→ What is needed
Copy each line below without leaving any out.

-*-*-

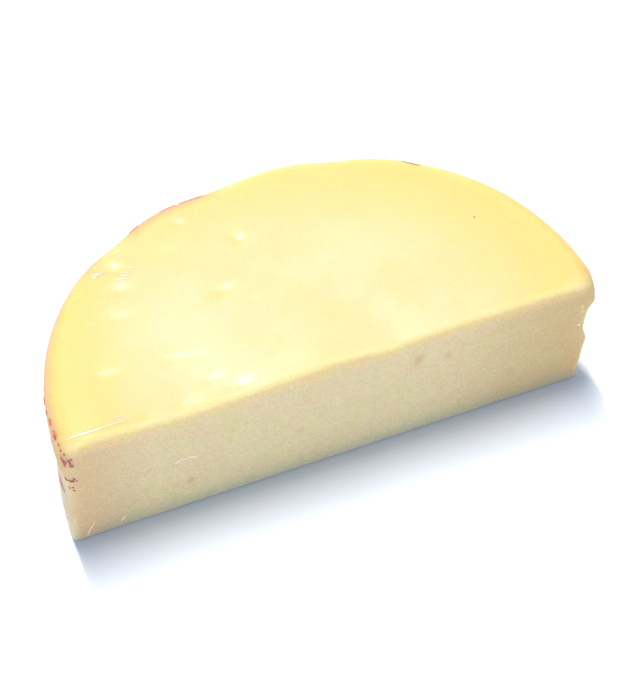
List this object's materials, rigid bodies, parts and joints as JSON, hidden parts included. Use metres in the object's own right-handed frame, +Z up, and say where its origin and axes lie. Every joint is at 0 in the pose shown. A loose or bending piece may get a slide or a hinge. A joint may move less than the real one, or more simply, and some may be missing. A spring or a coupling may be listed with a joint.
{
  "type": "half wheel of provolone cheese in clear film",
  "caption": "Half wheel of pale yellow provolone with a flat cut face and a rounded, uneven rim, drawn tight in clear printed film.",
  "frame": {"origin": "centre of the bounding box at the base, on the surface that the cheese rests on", "axes": "+X along the cut from its left end to its right end, +Y from the cut face towards the back of the rim, +Z up"},
  "size_m": [0.265, 0.1254, 0.0753],
  "materials": {
    "cheese": "pale yellow firm cheese, seen through the film",
    "film": "thin clear glossy shrink film",
    "print": "red print on the film"
  },
  "bodies": {
    "root": {"wrapped_cheese": "cheese"}
  },
  "joints": []
}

-*-*-

→ Output for this exercise
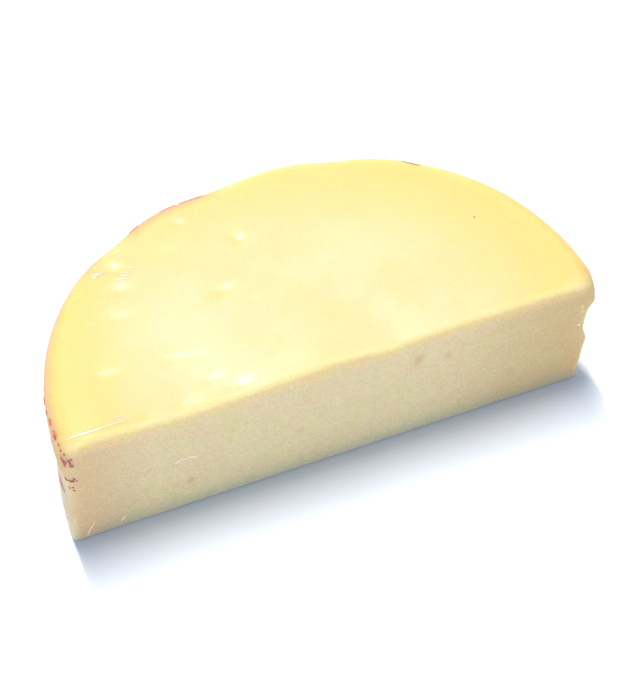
List this object's materials, rigid bodies, parts and joints as JSON, hidden parts included. Use metres in the object's own right-handed frame, +Z up, and say where its origin and axes lie. Every joint is at 0 in the pose shown. A loose or bending piece may get a slide or a hinge. A joint may move less than the real one, or more simply, and some may be missing. A spring or a coupling may be listed with a joint.
{
  "type": "half wheel of provolone cheese in clear film",
  "caption": "Half wheel of pale yellow provolone with a flat cut face and a rounded, uneven rim, drawn tight in clear printed film.",
  "frame": {"origin": "centre of the bounding box at the base, on the surface that the cheese rests on", "axes": "+X along the cut from its left end to its right end, +Y from the cut face towards the back of the rim, +Z up"},
  "size_m": [0.265, 0.1254, 0.0753],
  "materials": {
    "cheese": "pale yellow firm cheese, seen through the film",
    "film": "thin clear glossy shrink film",
    "print": "red print on the film"
  },
  "bodies": {
    "root": {"wrapped_cheese": "cheese"}
  },
  "joints": []
}